[Start Information shown]

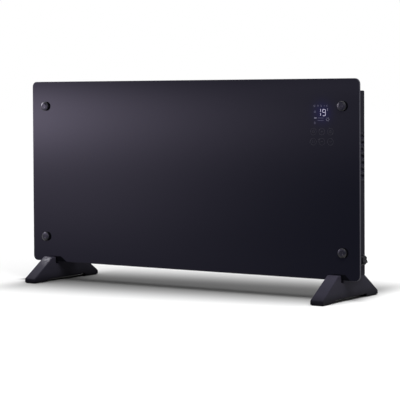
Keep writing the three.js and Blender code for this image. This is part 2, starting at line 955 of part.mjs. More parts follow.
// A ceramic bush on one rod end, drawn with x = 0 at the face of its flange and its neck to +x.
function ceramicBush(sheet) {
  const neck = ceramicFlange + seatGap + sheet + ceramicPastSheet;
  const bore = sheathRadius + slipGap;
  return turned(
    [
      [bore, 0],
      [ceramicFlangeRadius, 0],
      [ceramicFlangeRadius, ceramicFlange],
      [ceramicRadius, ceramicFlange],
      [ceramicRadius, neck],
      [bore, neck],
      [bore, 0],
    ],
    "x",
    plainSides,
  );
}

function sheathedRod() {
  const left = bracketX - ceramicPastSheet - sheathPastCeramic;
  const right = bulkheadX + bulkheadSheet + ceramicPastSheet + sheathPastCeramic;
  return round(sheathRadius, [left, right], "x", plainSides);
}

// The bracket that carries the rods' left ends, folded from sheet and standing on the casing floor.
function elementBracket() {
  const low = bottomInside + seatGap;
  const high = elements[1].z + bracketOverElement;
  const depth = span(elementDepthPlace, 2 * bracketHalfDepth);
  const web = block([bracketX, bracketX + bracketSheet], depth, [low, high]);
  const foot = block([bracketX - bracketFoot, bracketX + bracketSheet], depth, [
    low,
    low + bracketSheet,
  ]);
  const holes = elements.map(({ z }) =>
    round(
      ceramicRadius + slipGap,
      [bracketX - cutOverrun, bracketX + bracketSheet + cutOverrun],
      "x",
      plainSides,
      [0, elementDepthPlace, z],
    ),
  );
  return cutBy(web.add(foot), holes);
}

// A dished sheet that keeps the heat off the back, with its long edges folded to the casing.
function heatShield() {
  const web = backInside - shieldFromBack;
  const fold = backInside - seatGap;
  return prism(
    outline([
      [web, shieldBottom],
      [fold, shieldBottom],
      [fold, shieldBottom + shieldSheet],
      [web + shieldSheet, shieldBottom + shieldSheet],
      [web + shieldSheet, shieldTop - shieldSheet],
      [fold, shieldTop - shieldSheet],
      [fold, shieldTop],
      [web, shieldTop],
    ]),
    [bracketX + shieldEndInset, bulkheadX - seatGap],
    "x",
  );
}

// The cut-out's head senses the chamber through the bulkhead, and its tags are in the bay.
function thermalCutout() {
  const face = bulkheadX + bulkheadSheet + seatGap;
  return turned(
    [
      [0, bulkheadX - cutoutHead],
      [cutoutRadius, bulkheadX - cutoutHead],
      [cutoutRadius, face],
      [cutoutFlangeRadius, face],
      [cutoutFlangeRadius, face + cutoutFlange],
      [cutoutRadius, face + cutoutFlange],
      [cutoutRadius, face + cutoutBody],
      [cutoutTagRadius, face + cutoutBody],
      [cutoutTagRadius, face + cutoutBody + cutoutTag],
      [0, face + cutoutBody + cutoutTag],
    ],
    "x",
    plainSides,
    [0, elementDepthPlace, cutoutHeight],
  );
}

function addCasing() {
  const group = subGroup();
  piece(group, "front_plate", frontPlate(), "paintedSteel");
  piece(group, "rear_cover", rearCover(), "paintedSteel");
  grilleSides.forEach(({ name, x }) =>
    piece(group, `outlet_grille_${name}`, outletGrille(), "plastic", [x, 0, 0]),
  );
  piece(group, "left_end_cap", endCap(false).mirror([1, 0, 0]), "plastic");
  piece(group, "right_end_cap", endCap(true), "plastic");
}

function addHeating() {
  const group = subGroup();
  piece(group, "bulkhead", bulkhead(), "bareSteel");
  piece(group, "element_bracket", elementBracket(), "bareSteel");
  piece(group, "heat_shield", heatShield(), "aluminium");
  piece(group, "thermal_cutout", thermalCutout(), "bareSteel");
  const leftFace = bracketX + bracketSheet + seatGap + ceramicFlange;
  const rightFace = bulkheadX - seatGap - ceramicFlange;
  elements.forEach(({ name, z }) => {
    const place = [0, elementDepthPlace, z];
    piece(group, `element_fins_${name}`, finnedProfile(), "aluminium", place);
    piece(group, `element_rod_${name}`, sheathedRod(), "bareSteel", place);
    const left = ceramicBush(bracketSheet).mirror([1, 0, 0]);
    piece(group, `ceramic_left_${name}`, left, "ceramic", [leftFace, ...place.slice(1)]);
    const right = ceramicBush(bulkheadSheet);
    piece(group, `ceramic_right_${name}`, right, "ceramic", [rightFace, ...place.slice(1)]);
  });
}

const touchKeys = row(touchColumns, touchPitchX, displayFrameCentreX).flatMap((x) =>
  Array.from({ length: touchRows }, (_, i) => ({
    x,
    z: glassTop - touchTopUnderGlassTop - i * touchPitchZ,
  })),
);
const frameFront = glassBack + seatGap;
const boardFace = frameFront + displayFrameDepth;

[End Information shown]

Prompt -
Please repeat the material above, word for word and in full.

Answer to this task -
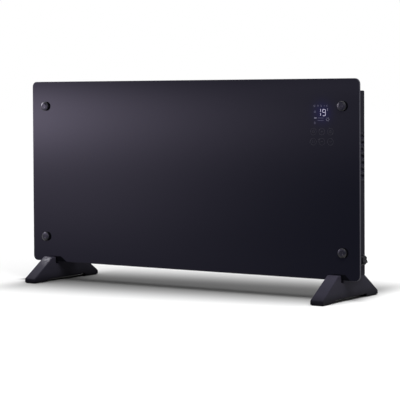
Keep writing the three.js and Blender code for this image. This is part 2, starting at line 955 of part.mjs. More parts follow.
// A ceramic bush on one rod end, drawn with x = 0 at the face of its flange and its neck to +x.
function ceramicBush(sheet) {
  const neck = ceramicFlange + seatGap + sheet + ceramicPastSheet;
  const bore = sheathRadius + slipGap;
  return turned(
    [
      [bore, 0],
      [ceramicFlangeRadius, 0],
      [ceramicFlangeRadius, ceramicFlange],
      [ceramicRadius, ceramicFlange],
      [ceramicRadius, neck],
      [bore, neck],
      [bore, 0],
    ],
    "x",
    plainSides,
  );
}

function sheathedRod() {
  const left = bracketX - ceramicPastSheet - sheathPastCeramic;
  const right = bulkheadX + bulkheadSheet + ceramicPastSheet + sheathPastCeramic;
  return round(sheathRadius, [left, right], "x", plainSides);
}

// The bracket that carries the rods' left ends, folded from sheet and standing on the casing floor.
function elementBracket() {
  const low = bottomInside + seatGap;
  const high = elements[1].z + bracketOverElement;
  const depth = span(elementDepthPlace, 2 * bracketHalfDepth);
  const web = block([bracketX, bracketX + bracketSheet], depth, [low, high]);
  const foot = block([bracketX - bracketFoot, bracketX + bracketSheet], depth, [
    low,
    low + bracketSheet,
  ]);
  const holes = elements.map(({ z }) =>
    round(
      ceramicRadius + slipGap,
      [bracketX - cutOverrun, bracketX + bracketSheet + cutOverrun],
      "x",
      plainSides,
      [0, elementDepthPlace, z],
    ),
  );
  return cutBy(web.add(foot), holes);
}

// A dished sheet that keeps the heat off the back, with its long edges folded to the casing.
function heatShield() {
  const web = backInside - shieldFromBack;
  const fold = backInside - seatGap;
  return prism(
    outline([
      [web, shieldBottom],
      [fold, shieldBottom],
      [fold, shieldBottom + shieldSheet],
      [web + shieldSheet, shieldBottom + shieldSheet],
      [web + shieldSheet, shieldTop - shieldSheet],
      [fold, shieldTop - shieldSheet],
      [fold, shieldTop],
      [web, shieldTop],
    ]),
    [bracketX + shieldEndInset, bulkheadX - seatGap],
    "x",
  );
}

// The cut-out's head senses the chamber through the bulkhead, and its tags are in the bay.
function thermalCutout() {
  const face = bulkheadX + bulkheadSheet + seatGap;
  return turned(
    [
      [0, bulkheadX - cutoutHead],
      [cutoutRadius, bulkheadX - cutoutHead],
      [cutoutRadius, face],
      [cutoutFlangeRadius, face],
      [cutoutFlangeRadius, face + cutoutFlange],
      [cutoutRadius, face + cutoutFlange],
      [cutoutRadius, face + cutoutBody],
      [cutoutTagRadius, face + cutoutBody],
      [cutoutTagRadius, face + cutoutBody + cutoutTag],
      [0, face + cutoutBody + cutoutTag],
    ],
    "x",
    plainSides,
    [0, elementDepthPlace, cutoutHeight],
  );
}

function addCasing() {
  const group = subGroup();
  piece(group, "front_plate", frontPlate(), "paintedSteel");
  piece(group, "rear_cover", rearCover(), "paintedSteel");
  grilleSides.forEach(({ name, x }) =>
    piece(group, `outlet_grille_${name}`, outletGrille(), "plastic", [x, 0, 0]),
  );
  piece(group, "left_end_cap", endCap(false).mirror([1, 0, 0]), "plastic");
  piece(group, "right_end_cap", endCap(true), "plastic");
}

function addHeating() {
  const group = subGroup();
  piece(group, "bulkhead", bulkhead(), "bareSteel");
  piece(group, "element_bracket", elementBracket(), "bareSteel");
  piece(group, "heat_shield", heatShield(), "aluminium");
  piece(group, "thermal_cutout", thermalCutout(), "bareSteel");
  const leftFace = bracketX + bracketSheet + seatGap + ceramicFlange;
  const rightFace = bulkheadX - seatGap - ceramicFlange;
  elements.forEach(({ name, z }) => {
    const place = [0, elementDepthPlace, z];
    piece(group, `element_fins_${name}`, finnedProfile(), "aluminium", place);
    piece(group, `element_rod_${name}`, sheathedRod(), "bareSteel", place);
    const left = ceramicBush(bracketSheet).mirror([1, 0, 0]);
    piece(group, `ceramic_left_${name}`, left, "ceramic", [leftFace, ...place.slice(1)]);
    const right = ceramicBush(bulkheadSheet);
    piece(group, `ceramic_right_${name}`, right, "ceramic", [rightFace, ...place.slice(1)]);
  });
}

const touchKeys = row(touchColumns, touchPitchX, displayFrameCentreX).flatMap((x) =>
  Array.from({ length: touchRows }, (_, i) => ({
    x,
    z: glassTop - touchTopUnderGlassTop - i * touchPitchZ,
  })),
);
const frameFront = glassBack + seatGap;
const boardFace = frameFront + displayFrameDepth;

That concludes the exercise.